A United Nations report has revealed that young children and pregnant women in developing countries including Ghana are exposed to high levels of toxic lead in paints used to decorate toys.
The United Nations Environment Programme reported http://www.unep.org/newscentre/Default.aspx?DocumentID=2752&ArticleID=9657&l=en of danger of exposure to paints in colours red and yellow particularly in the course of a recent International Lead Poisoning Prevention Week of Action.
UN says parents painting their child's nursery a cheerful red, or handing their child a colourful toy may, through no fault of theirs, be exposing the child to lead - a pernicious toxin.

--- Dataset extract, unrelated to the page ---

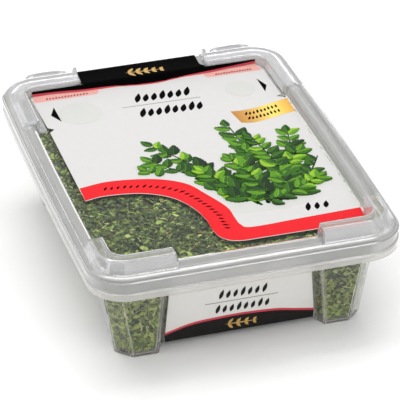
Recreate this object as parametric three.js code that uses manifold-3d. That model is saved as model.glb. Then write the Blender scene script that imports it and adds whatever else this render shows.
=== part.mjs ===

According to the World Health Organization exposure to lead paint can be particularly grave among children, especially those living in low and middle-income countries which account for 99 per cent of children affected by high exposure to lead.
An estimated 143,000 deaths per year results from lead poisoning, often linked to lead paint, while some 600,000 new cases of intellectual disabilities are linked to childhood lead exposure.
WHO says Lead poisoning remains the number one environmental health concern especially for children globally.
The UN study found that the majority of the paints tested would not meet regulatory standards established in most highly industrialized countries and that few countries have established regulatory frameworks for lead paint.
The research analyzed enamel decorative paints from Argentina, Azerbaijan, Chile, Cote d'Ivoire, Ethiopia, Ghana, Kyrgyzstan, Tunisia and Uruguay.
The report is aimed at raising awareness among Governments, manufacturers and consumers not just that the problem exists, but that there are cheaper and safer alternatives to lead already in.